35. Ainsi, pour déterminer s’il existe un risque réel de mauvais traitement, la Cour doit examiner les conséquences prévisibles du renvoi du requérant vers l’Iran, compte tenu de la situation générale dans ce pays et des circonstances propres à l’intéressé (Vilvarajah et autres c. Royaume-Uni, 30 octobre 1991, § 108, série A no 215).

36. Les principes ci-dessus s’appliquent également dans le contexte de l’article 2 de la Convention (voir, par exemple, Kaboulov c. Ukraine, no 41015/04, § 99, 19 novembre 2009). La Cour en conclut que les griefs du requérant tirés des articles 2 et 3 de la Convention sont indissociables ; aussi les examinera-t-elle conjointement.

37. La Cour observe que la demande d’asile du requérant a été soigneusement examinée par les autorités nationales. Rien n’indique que les procédures en question aient été dépourvues des garanties effectives propres à protéger le requérant contre tout refoulement arbitraire ou aient été entachées par une autre défaillance. Dès lors, la Cour poursuivra en recherchant si les informations qui lui ont été soumises peuvent l’amener à s’écarter des conclusions formulées par les autorités nationales.

38. Concernant les activités politiques du requérant en Iran, la Cour observe qu’il a affirmé, notamment, qu’il avait participé à la campagne de l’opposition avant et pendant les élections de 2009, qu’il avait travaillé avec des personnes connues pour leur opposition au régime et que ce travail avait consisté pour l’essentiel à créer et publier des pages web. La Cour constate qu’aucune information n’indique que les activités et l’engagement politiques du requérant aient été autre chose qu’accessoires. De plus, elle relève que les autorités nationales ont jugé vagues et imprécises les déclarations de l’intéressé sur ses activités politiques. Elle ne voit aucune raison de s’écarter de cette appréciation. Le requérant n’a toujours pas fourni de description détaillée des pages web en question et de leur contenu censément critique. En outre, et comme le Gouvernement le souligne, le requérant n’a présenté aucun élément, hormis ses propres déclarations, pour étayer l’existence de ces pages web.

39. La Cour note également que le requérant a affirmé avoir pu travailler jusqu’aux élections de 2009 sur les pages web ayant contenu des éléments critiques. Autrement dit, il a pu continuer à publier des documents critiques vis-à-vis du régime jusqu’aux élections de 2009, alors qu’il avait été interrogé en 2007 et que les autorités iraniennes étaient au courant de ses activités. C’est là pour la Cour un élément surprenant, d’autant que le requérant a affirmé que les documents qui avaient été en sa possession en 2007 n’étaient pas différents de ceux qu’il détenait en 2009.

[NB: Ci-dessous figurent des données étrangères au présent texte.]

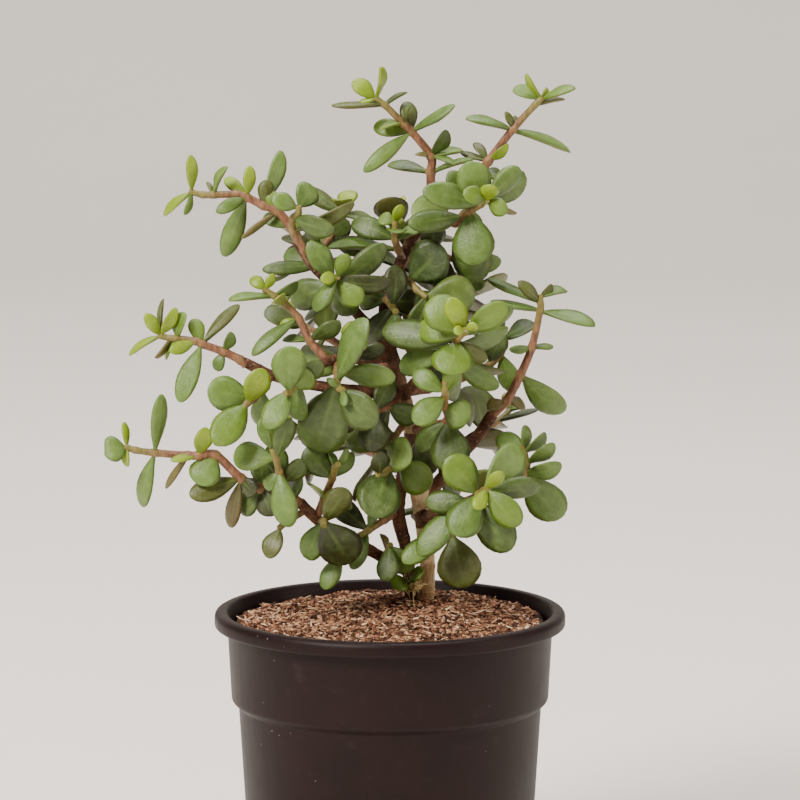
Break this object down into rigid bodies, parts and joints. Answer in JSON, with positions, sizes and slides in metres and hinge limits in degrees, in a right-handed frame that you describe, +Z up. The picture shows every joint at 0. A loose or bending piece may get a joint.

40. En outre, la Cour observe que le requérant n’a pas été cité à comparaître devant le tribunal révolutionnaire depuis novembre 2009. Elle note également qu’il a déclaré que ses proches en Iran n’avaient pas été inquiétés du fait de ses activités politiques. Enfin, elle fait remarquer que l’intéressé n’affirme pas avoir poursuivi ses activités politiques après son arrivée en Suède.

41. S’agissant de la conversion du requérant, la Cour observe qu’il a expressément déclaré devant les autorités nationales qu’il ne souhaitait pas invoquer son affiliation religieuse à l’appui de sa demande d’asile parce que pour lui cette question relevait du domaine privé. La Cour note que le requérant a eu la possibilité de soulever la question de sa conversion lors de la procédure orale devant le tribunal des migrations mais a choisi de ne pas le faire. Il a finalement changé de position lorsque l’arrêté d’expulsion qui le visait est devenu exécutoire. Par ailleurs, l’intéressé a déclaré qu’il s’était converti au christianisme seulement après son arrivée en Suède et qu’il avait cantonné sa foi dans le domaine privé. Dans ce contexte, et en dehors de l’éventuelle publication de l’image du requérant lors de la diffusion d’offices religieux – dont la transmission aux autorités iraniennes est purement spéculative –, la Cour estime que rien n’indique que lesdites autorités soient au courant de sa conversion. En conséquence, la Cour considère que le requérant ne serait pas exposé à cet égard au risque d’être soumis à des mauvais traitements par les autorités iraniennes.

42. En conclusion, la Cour juge que le requérant n’a pas étayé l’allégation selon laquelle, en cas de retour en Iran, il courrait un risque réel et concret d’être soumis à un traitement contraire à l’article 2 ou à l’article 3 de la Convention. Dès lors, son expulsion vers l’Iran n’emporterait pas violation de l’article 2 ou de l’article 3.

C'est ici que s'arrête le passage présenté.